Chapters Four and Five, which covers children’s literature tourism in Britain and as the inspiration for popular children’s book-based theme parks across Japan, are probably the two that will be of most interest to general readers.  Not all the theme parks are exclusively dedicated to British landscapes or books, but Butler’s careful discussions of these elements once again make us reflect on the respect and emotion garnered by these works abroad. (Children’s books, I believe, are a too little recognised form of soft power.) Butler’s photographs of these locations illustrate the chapter. She has also provided images for other chapters and the book is quite generously illustrated throughout. The quality of the reproductions is my only serious criticism of this fine volume, which concludes with a brief but thoughtful reflection on what the use of British children’s books in Japan might signify.
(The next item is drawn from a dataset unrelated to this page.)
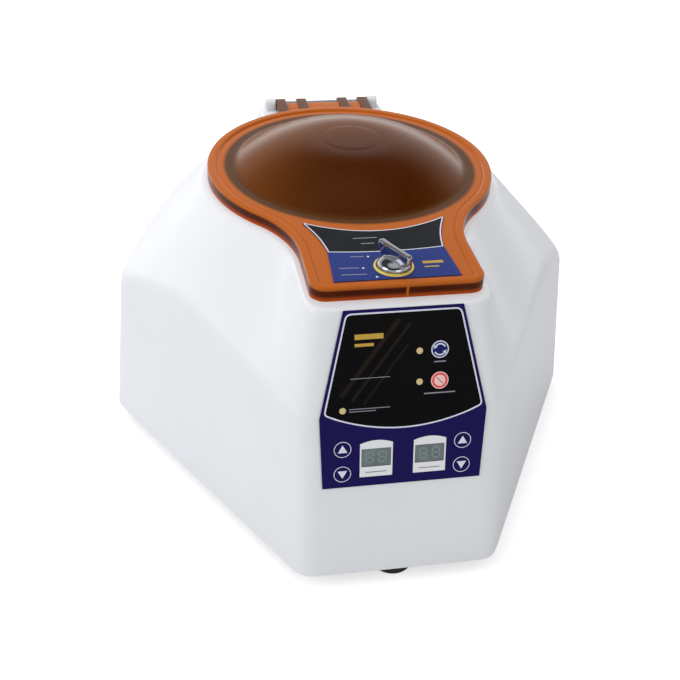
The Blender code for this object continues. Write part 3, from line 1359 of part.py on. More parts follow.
def make_inlet(rear):
    """Mains inlet with three blades in its recess, and the fuse drawer under it in the same flange."""
    across = INLET_ACROSS
    flange_width, flange_height, flange_depth = INLET_FLANGE
    body_width, body_height, body_depth = INLET_BODY
    low = SEAT_GAP
    face = low + flange_depth
    shape = bmesh.new()
    add_prism(shape, rounded_rectangle(flange_width, flange_height, 3 * mm), low, face)
    plastic = finish("inlet_plastic", "#17181A", 0.45)
    inlet = piece("power_inlet", shape, plastic, rear, (across, 0, 0), smooth=False)
    body = bmesh.new()
    add_box(body, (0, 0, low + (1 * mm - body_depth) / 2), (body_width, body_height, body_depth + 1 * mm))
    combine(inlet, tool("inlet_body_shape", body, rear, (across, 0, 0)), "UNION")
    recess = bmesh.new()
    width, height, depth = INLET_RECESS
    add_box(recess, (0, RECESS_UP, face - depth / 2 + CUT_OVER / 2), (width, height, depth + CUT_OVER))
    fuse_width, fuse_height, fuse_depth = FUSE_SIZE
    pocket = (fuse_width + 2 * SLIDE_GAP, fuse_height + 2 * SLIDE_GAP, fuse_depth + SEAT_GAP + CUT_OVER)
    add_box(recess, (0, -FUSE_DOWN, face + CUT_OVER - pocket[2] / 2), pocket)
    combine(inlet, tool("inlet_recess", recess, rear, (across, 0, 0)), "DIFFERENCE")
    blades = bmesh.new()
    foot = face - depth - 1 * mm
    head = face - 2 * mm
    for x, y in ((-7 * mm, -1.5 * mm), (0, 2.5 * mm), (7 * mm, -1.5 * mm)):
        add_box(blades, (x, RECESS_UP + y, (foot + head) / 2), (2 * mm, 4 * mm, head - foot))
    combine(inlet, tool("inlet_blades", blades, rear, (across, 0, 0)), "UNION")

    slide = holder("fuse_slide", rear, (across, -FUSE_DOWN, face + FUSE_PROUD))
    drawer = bmesh.new()
    low, high = -fuse_depth - FUSE_PROUD, 0
    add_box(drawer, (0, 0, (low + high) / 2), (fuse_width, fuse_height, high - low))
    fuse = piece("fuse_drawer", drawer, plastic, slide, smooth=False)
    tray = bmesh.new()
    size = (fuse_width - 3 * mm, fuse_height, fuse_depth - 5 * mm)
    add_box(tray, (0, 1.5 * mm, low + 2 * mm + size[2] / 2), size)
    combine(fuse, tool("fuse_tray", tray, slide), "DIFFERENCE")


def make_switch(rear, rocker_frame):
    """Rocker switch: a frame set in the back wall and the rocker that tips in it."""
    width, height, depth = SWITCH_BODY
    flange_width, flange_height, flange_depth = SWITCH_FLANGE
    low = SEAT_GAP
    face = low + flange_depth
    shape = bmesh.new()
    add_prism(shape, rounded_rectangle(flange_width, flange_height, 2 * mm), low, face)
    place = (SWITCH_ACROSS, 0, 0)
    frame = piece("switch_frame", shape, black_nylon(), rear, place, smooth=False)
    body = bmesh.new()
    add_box(body, (0, 0, low + (1 * mm - depth) / 2), (width, height, depth + 1 * mm))
    combine(frame, tool("switch_body_shape", body, rear, place), "UNION")
    well = bmesh.new()
    rocker_width, rocker_height = ROCKER_SIZE
    gap = 3 * SLIDE_GAP
    floor = face - depth + 3 * mm
    size = (rocker_width + 2 * gap, rocker_height + 2 * gap, face - floor + CUT_OVER)
    add_box(well, (0, 0, (floor + face + CUT_OVER) / 2), size)
    combine(frame, tool("switch_well", well, rear, place), "DIFFERENCE")

    half = rocker_height / 2
    wing = math.tan(ROCKER_TILT) * half
    keel = 5 * mm
    outline = [(-half, -keel + wing), (0, -keel), (half, -keel + wing), (half, 1 * mm + wing), (0, 1 * mm)]
    outline.append((-half, 1 * mm + wing))
    rocker = bmesh.new()
    add_prism(rocker, outline, -rocker_width / 2, rocker_width / 2, axis="X")
    piece("power_switch", rocker, finish("switch_red", "#8E1414", 0.35), rocker_frame, smooth=False)


def main():
    clear_scene()
    axis = holder("rotor_axis", None, (0, AXIS_Y, 0))
    upper = panel_frame(axis, "upper_facet", True)
    lower = panel_frame(axis, "lower_facet", False)
    rear = rear_frame(axis)

    housing = make_housing(axis, upper, lower, rear)
    upper_cut = panel_holes(upper, "upper_facet_cuts", UPPER_KEYS, LAMPS, {})
    lower_cut = panel_holes(lower, "lower_facet_cuts", LOWER_KEYS, {}, DISPLAY_CENTRES)
    combine(housing, upper_cut, "DIFFERENCE")
    combine(housing, lower_cut, "DIFFERENCE")
    make_panel_label(axis, upper_cut, lower_cut)
    colours = {name: "#120F2E" for name in LOWER_KEYS}
    colours |= {"run_key": "#27307A", "stop_key": "#C8323C"}
    make_keys(upper, UPPER_KEYS, colours)
    make_keys(lower, LOWER_KEYS, colours)
    make_lamps(upper, LAMPS)
    make_displays(lower)
    make_boards(upper, lower)

    hinge = holder("lid_hinge", axis, (0, HINGE_REACH, HINGE_HEIGHT))
    lid_frame = holder("lid_places", hinge, (0, -HINGE_REACH, -HINGE_HEIGHT))
    make_lid(lid_frame)
    make_lid_label(lid_frame)
    latch = holder("latch_turn", lid_frame, (0, -LATCH_REACH, 0))
    make_latch(lid_frame, latch)
    make_strike_plate(axis)
    plunger = holder("plunger_slide", axis, plunger_place())
    make_interlock(axis, plunger)
    make_hinge_pin(axis)

    make_chamber(axis)
    make_drive(axis)
    spin = holder("rotor_spin", axis)
    make_rotor(spin)
    make_tube_shields(spin)

    make_base(axis)
    make_inlet(rear)
    tipped = Matrix.Rotation(-ROCKER_TILT, 3, "X")
    rocker = holder("switch_rock", rear, (SWITCH_ACROSS, 0, SEAT_GAP + SWITCH_FLANGE[2] - 3 * mm), tipped)
    make_switch(rear, rocker)


main()
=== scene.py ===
"""The looks of a bench centrifuge for butterfat tests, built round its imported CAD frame.

Every new piece is a surface worked out with numpy in metres, in the row's own frame: +Z up, the keys and
displays face -Y, and the rotor's axis stands at x = 0, y = AXIS_Y.
"""

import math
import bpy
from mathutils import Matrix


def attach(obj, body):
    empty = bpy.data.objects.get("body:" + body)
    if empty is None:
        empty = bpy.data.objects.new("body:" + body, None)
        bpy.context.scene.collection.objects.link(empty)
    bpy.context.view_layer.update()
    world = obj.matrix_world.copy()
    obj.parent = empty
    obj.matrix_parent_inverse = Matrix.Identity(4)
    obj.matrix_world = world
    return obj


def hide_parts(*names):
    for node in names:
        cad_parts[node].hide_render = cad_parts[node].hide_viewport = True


bl_info = {
    "name": "Bench Butterfat Centrifuge",
    "version": (1, 0, 0),
    "blender": (4, 5, 0),
    "location": "3D View > Sidebar > Centrifuge",
    "description": "Builds the visible surfaces of a bench centrifuge round its CAD frame",
    "category": "Object",
}

import bmesh
import bpy
import numpy as np
from mathutils import Matrix, Vector

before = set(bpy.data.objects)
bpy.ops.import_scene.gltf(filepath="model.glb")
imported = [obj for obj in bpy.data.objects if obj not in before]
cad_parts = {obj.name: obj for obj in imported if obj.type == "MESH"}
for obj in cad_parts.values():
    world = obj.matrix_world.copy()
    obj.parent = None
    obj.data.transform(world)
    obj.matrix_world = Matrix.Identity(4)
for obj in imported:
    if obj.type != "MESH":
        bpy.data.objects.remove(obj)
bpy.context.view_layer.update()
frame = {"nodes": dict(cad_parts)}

mm = 0.001
HALF_TURN = math.pi
FULL_TURN = 2 * math.pi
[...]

In their Japanese contexts, the reworkings of British books are affectionate, knowledgeable and deeply respectful, and yet they change the books for those British who encounter them. Similarly, Japanese tourism in Britain has changed the places they visit, as sites ‘cater to Japanese fantasies of Britain…shaped in no small part by children’s literature’ (p. 180). This relationship is long, enduring, valuable and fascinating, as British Children’s Literature in Japanese Culture makes beautifully clear.